When I was growing up I listened to the Rolling Stones sometimes on popular radio stations, and I liked some of their songs but was never particularly attracted to the group itself as a fan. I was more into the Beatles, later Creedence Clearwater Revival and, in my psychedelic drug days, the Grateful Dead. The Stones, though doubtlessly talented musicians, came across as too dark and raunchy for my tastes. Later, as I saw them continue touring in middle age and then as gray-haired old men, I wondered what was up with them, how they had managed to keep it together for so long.
This book tells what was up.
It’s a very entertaining read. Keith Richards is intelligent and erudite beyond all expectation. He had a ghost writer, or at least an assistant, true, but his personality shines through clearly. It’s a complex yet affable personality, wild, unorthodox, rebellious, prone to outbursts of violence, faithful to friends and family. Yet one thing comes across more than anything else: his sincere and heartfelt love of music. It is this that gives the book its quality and depth more than anything else.

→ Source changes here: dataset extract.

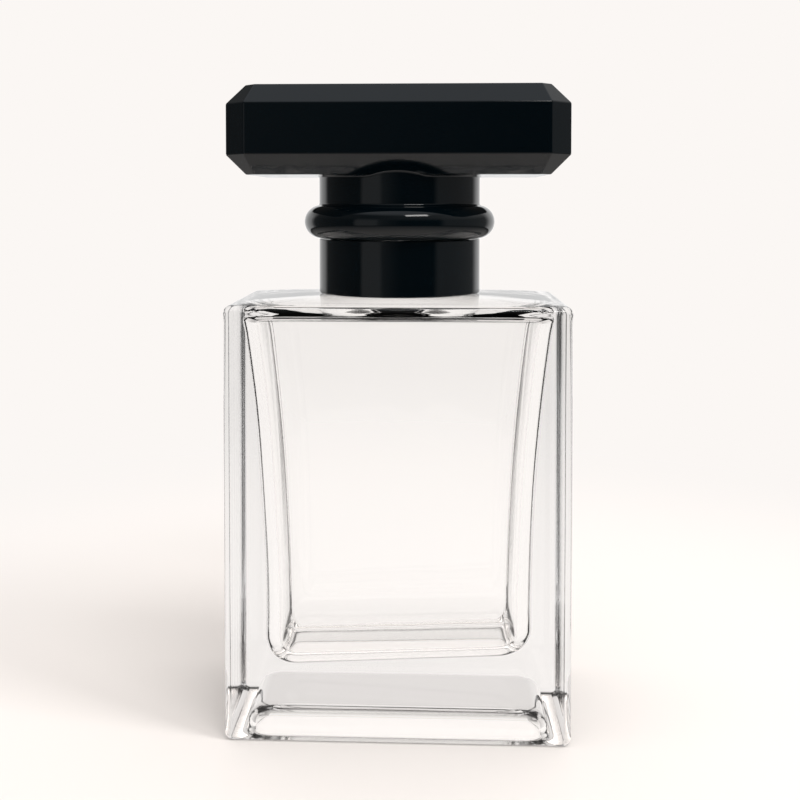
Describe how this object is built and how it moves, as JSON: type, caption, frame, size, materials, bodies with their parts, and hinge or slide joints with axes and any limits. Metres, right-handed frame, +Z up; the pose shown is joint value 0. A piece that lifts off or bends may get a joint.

Yes, it goes into all the sordid details: the parties replete with booze and drugs, the loose sex with groupies and other girlfriends, the animosity between Keith and Mick, the squalid desperate decrepit years as a heroin junkie. As I read about all these crazy debaucheries I was reminded of the band of outlaws in “Blood Meridian” By Cormac McCarthy: they hunted Indian scalps through Mexico and the southwestern US; they were savage and violent and went through incredible hardships; yet when they finally got a hold of a little money they would blow it all on a drunken spree, go absolutely nuts and get in fights and break things until they would be driven out of or turn on the very towns that had rewarded them. So it was with the Stones, especially in the 70s. They had achieved fame and riches but on their tours would indulge in heaps of drugs and damage hotels until they were blacklisted from the best ones; in addition, narcotics agents were continually on their trail. Keith Richards went from one drug bust and trial to another, each time escaping by the skin of his teeth with the aid of high-positioned friends and the best lawyers money could buy.
But all of this would be nothing more than an extended People Magazine article, sensational tabloid rubbish, except for one thing: Keith Richards sincerely loves his music. When he writes about music, whether it is discovering new chords or new techniques of playing, or meeting and jamming with other musicians he admires, or writing songs and putting together albums – then this book rises above the tabloid and becomes a great literary experience. It is clear that KR loves his music as much as I love my writing, and that is saying a lot. It defines him as a person; it defines his life. It is all about the music, in the end. That’s what I found myself admiring about him, despite his sordid past. He is an artist, and gives first place to his art. He must have music; there is no alternative.
Don’t get me wrong. The rest of the book is a worthwhile read too. As I said, Richards is highly intelligent and it is much better written than a tabloid magazine article. In fact, it is fascinating. He holds nothing back; he gets down and dirty with the details. But when all is said and done it is his art that has made him what he is. That’s why the Stones continue to tour when most folks have retired – in fact, when most rock musicians are already dead and gone. They love the music, and can’t think of a life without it. He says he’ll keep playing and writing songs until he croaks; he can’t imagine doing anything else. Having read this I will listen to the Stones with greater interest and appreciation.
Another aspect of the book that I appreciate is how it defines an era. It’s a big book, and most of it describes the period during the 60s and 70s when the Stones evolved their own style and achieved a meteoric rise to success which was only surpassed by the Beatles. I am fascinated by the 60s and 70s and read any good books I can get my hands on of that period of modern history. I became caught up in a good part of it myself, becoming involved in psychedelic drugs and hippydom first during my abortive year at Santa Clara University and later during my travels up and down the West Coast.
In conclusion, I highly recommend this book, whether you are into the Rolling Stones or not, as great entertainment, engrossing modern history, and the fascinating story of one of the greatest rock and roll guitarists of all time.